A useful resource for creating your own palette is to look at this R colour chart. Here are a few examples:

TestPalette <- colorRampPalette( c(‘aliceblue’,’aquamarine1′,’azure3′,’blue’,’blueviolet’, ‘darkcyan’,’darkblue’,’darkgreen’,’darkmagenta’,’darkolivegreen’, ‘darkmagenta’,’darkviolet’,’black’))
WarmPalette <- colorRampPalette(c(‘antiquewhite’,’pink’,’rosybrown3′,’rosybrown4′,’saddlebrown’,’brown’,’black’))
CoolPalette <- colorRampPalette(c(‘lavender’,’mediumslateblue’,’blue’,’turquoise4′,’seagreen2′,’seagreen4′,’black’))
BluesPalette <- colorRampPalette(brewer.pal(9,”Blues”))(100)

brewer.pal is the in-built palette (as described in detail in the colorRamp pdf I linked earlier) – the handiest query for me was:

display.brewer.all()

which shows the name of the palette (like “Blues”) and the range of colours in it. Also, (100) in the BluesPalette example gives how fine you want the shading to be.

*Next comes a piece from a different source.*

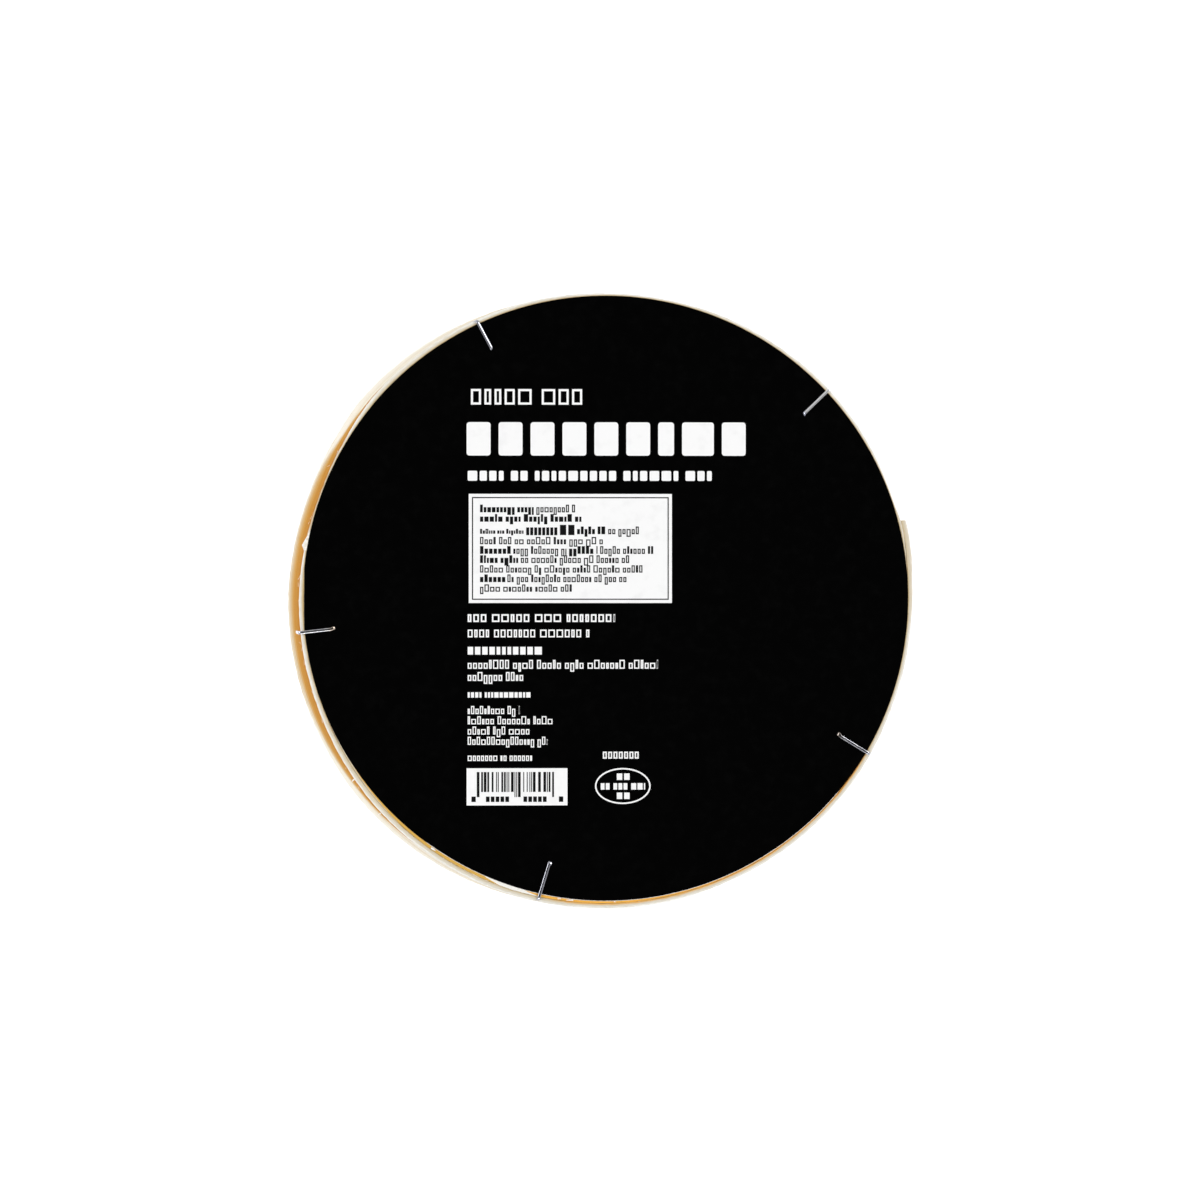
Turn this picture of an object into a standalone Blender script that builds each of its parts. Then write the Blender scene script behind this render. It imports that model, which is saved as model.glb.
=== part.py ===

So, if you had (3) then there’d be three varying shades of blue of something like Dark Blue, Blue, Light Blue, (100) gives you on hundred shades varying from dark to light.

Finally…

The code for my final plot and comments for explanation of new things:

library(gplots) # for colour panel of heatmap
library(heatmap.plus)

heatmap.2(MyMatrix,
Rowv=FALSE, Colv=FALSE, dendrogram= c(“none”),
cexCol=1, cexRow=1,
key=TRUE, keysize=0.1, # display colour key
density.info=c(“none”), # options of different plots to be drawn in colour key
trace=”none”, # character string indicating whether a solid “trace” line should be drawn across ‘row’s or down ‘column’s, ‘both’ or ‘none’.
margins=c(5,9),
lmat=rbind( c(0,3), c(2,1), c(0,4) ), lhei=c(0.2, 8.5, 2), # where to display colour key
col=CoolPalette # custom colours for colour key
)

….and the result:

heatmap_cool_palette

Much nicer: Heatmap with Cool Palette colours

My only and final annoyance with this is the “Value” which floats a bit too near the displayed numbers, but I don’t think it impedes on the readability so much that it’s worth unnecessary tweaking.

Funnily enough, the greyscale versions don’t look as bad on screen as a blog post. But trust me, it makes one hell of a difference on paper.